The cleaning sheet 10 may be cut into a circular, quadrangular or any other shape and pasted on the table 23 by means of a double-side adhesive sheet. Alternatively the cleaning sheet 10 may be pasted on a flat plate of an appropriate shape and this plate may then be attached to the table 23. In summary, the manner of attaching the cleaning sheet 10 onto the table 23 does not limit the scope of the invention.

When the tip of the probe 22 is pressed against the surface of the cleaning sheet 10, it penetrates the polishing layer 13 as shown in FIG. 1 and is inserted inside the foamed layer 12 with abrading particles. Both the tip and side surfaces of the probe 22 are cleaned by the abrading particles in the polishing layer 13 as the probe 22 penetrates the polishing layer 13 and thereafter by the abrading particles 14 dispersed in the foamed layer 12. In summary, since both the tip and side surfaces of the probe 22 are also cleaned by the foamed layer 12, those of the foreign materials not removed as the probe penetrates the polishing layer 13 may be expected to be dependably removed inside the foamed layer 12 from the tip and the side surfaces of the probe 22.

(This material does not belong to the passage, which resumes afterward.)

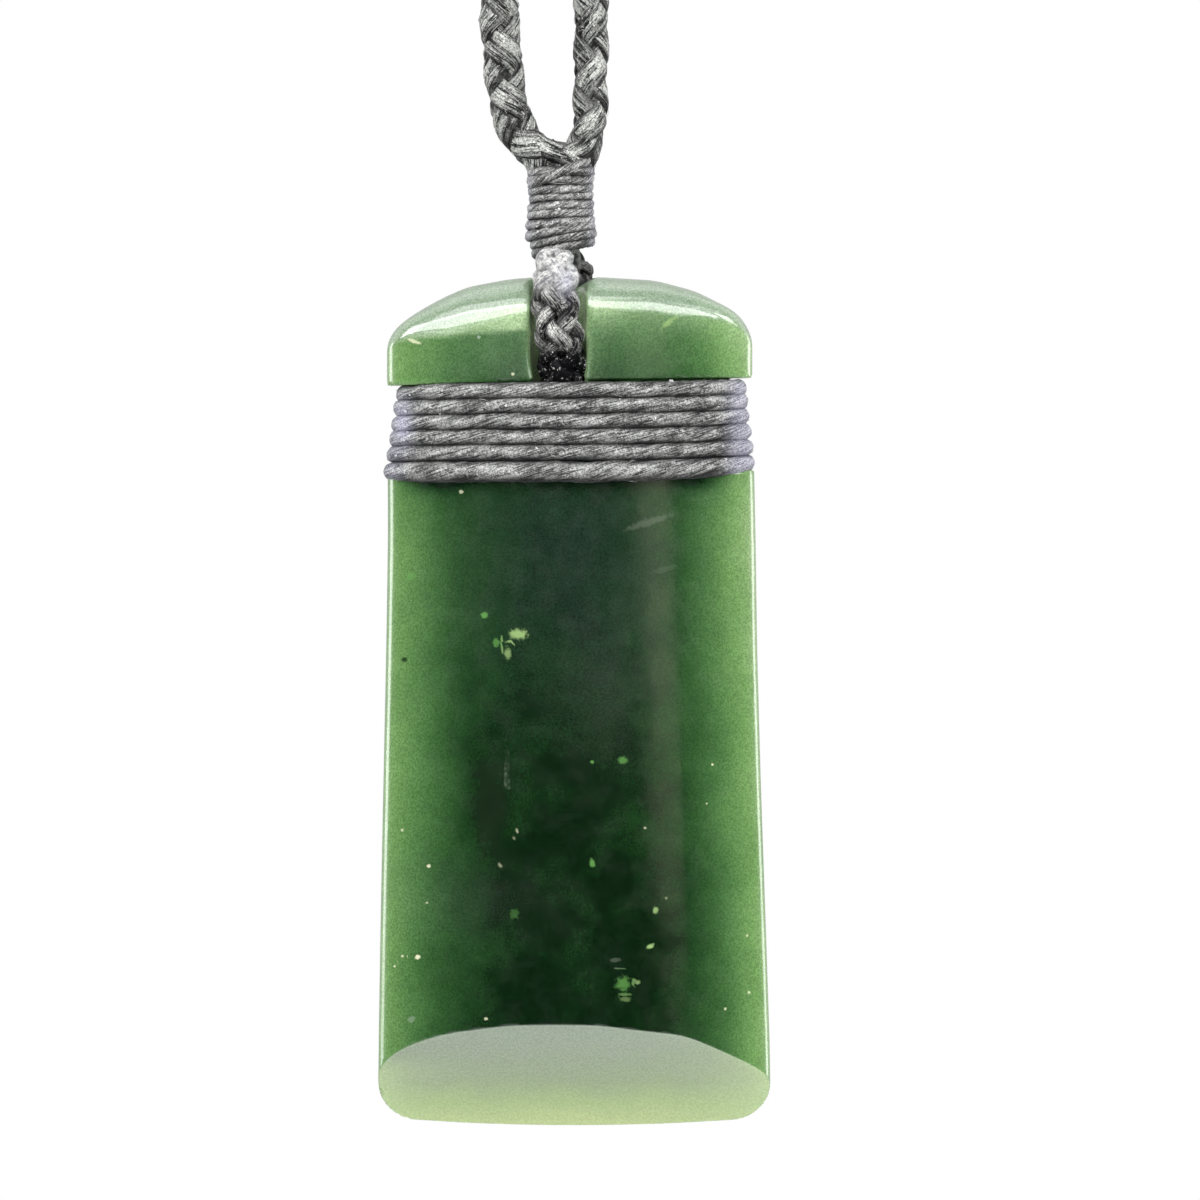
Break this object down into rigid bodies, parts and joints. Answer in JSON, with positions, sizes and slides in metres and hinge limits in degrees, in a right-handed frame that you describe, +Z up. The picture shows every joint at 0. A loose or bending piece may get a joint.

As a test, a cleaning sheet embodying this invention was produced by adding 2.9 kg of particles of aluminum hydroxide (HM-43 by tradename produced by Dai-Nippon Inki Kagaku Kogyo Corporation) for improving the stabilization effect and 2.9 kg of particles of aluminum oxide (WA8000 by tradename produced by Fujimi Incorporated) to 28 kg of foaming urethane resin (DICFORM F-505EL by tradename produced by Dai-Nippon Inki Kagaku Kogyo Corporation), mixing them together in a pot mill for 96 hours and thereafter producing a foaming material by further adding thereto 8.7 kg of a foaming agent (F-1 by tradename produced by Dai-Nippon Inki Kagaku Kogyo Corporation), 0.29 kg of a stabilizer (NBA-1 by tradename produced by Dai-Nippon Inki Kagaku Kogyo Corporation) and 0.58 kg of a cross linking agent (CATALYST/PA-20 by tradename produced by Dai-Nippon Inki Kagaku Kogyo Corporation), further mixing in 0.87 kg of a hardening agent (DR-5L by tradename produced by Dai-Nippon Inki Kagaku Kogyo Corporation) and 1.45 kg of a thickener (VONCOAT 3750 by tradename produced by Dai-Nippon Inki Kagaku Kogyo Corporation), and producing a paint with air bubbles by foaming this material by using a continuous high-pressure foaming machine (TW-70 by tradename produced by Aikosha Seisakusho). This paint was applied on a polyethylene terephthalate (PET) sheet with thickness of 75 μm running at a rate of 2.0 m/minute by means of a knife coater to a thickness of 400 μm. After it was dried in an environment of 100° C., it was further dried by far infrared irradiation (120° C. and 140° C.) and cooled by means of an ordinary fan for family use to form a foamed layer with dispersed abrading particles on the surface of the PET sheet.

Next, green carbon particles with average diameter of 1 μm were dispersed in a resin solution obtained by dissolving a urethane resin binder by means of a solvent such as methylethyl ketone to obtain a polishing paint. This polishing paint was applied on the surface of the aforementioned foamed layer by the reverse coating method and then dried to form a polishing layer on the surface of the foamed layer and to thereby produce a cleaning sheet of the test example.

This cleaning sheet of the test example was used to clean the tip portion of a probe by using a wafer prober as shown in FIG. 2 by removing the semiconductor device which had been inspected therewith and attaching instead the aforementioned cleaning sheet of the test example. The tip portion of the probe was microscopically observed both before and after the cleaning process and it was ascertained that the metallic foreign substances found to be attached both at the tip and the side surfaces of the probe had been completely removed.

Claims

1. A method of cleaning a probe, said probe having a tip, said method comprising the steps of: preparing a cleaning sheet comprising a base sheet, a foamed layer formed on said base sheet, said foamed layer having non-fibrous abrading particles dispersed therein, and a polishing layer formed on said foamed layer; causing a surface of said polishing layer to be pressed against said tip of said probe; and causing said tip to penetrate said polishing layer and to be thereby inserted into said foamed layer having said abrading particles dispersed therein.

2. The method of claim 1 wherein the step of preparing said cleaning sheet comprises the steps of: producing a paint having air bubbles dispersed therein by mechanically foaming a foaming material comprising a foaming resin material and abrading particles; forming on a base sheet a foamed layer having abrading particles dispersed therein by coating a surface of said base sheet with said paint and drying said paint; and forming a polishing layer on a surface of said foamed layer.

3. The method of claim 2 wherein the step of producing said paint comprises the step of sending air into said foaming material while stirring said foaming material and thereby dispersing said air bubbles and said abrading particles inside said paint.

4. The method of claim 2 wherein the step of forming said polishing layer comprises the steps of: applying a paint including a resin binder and said abrading particles on a surface of said foamed layer; and drying said applied paint whereby said polishing layer is formed on the surface of said formed layer having said abrading particles dispersed therein.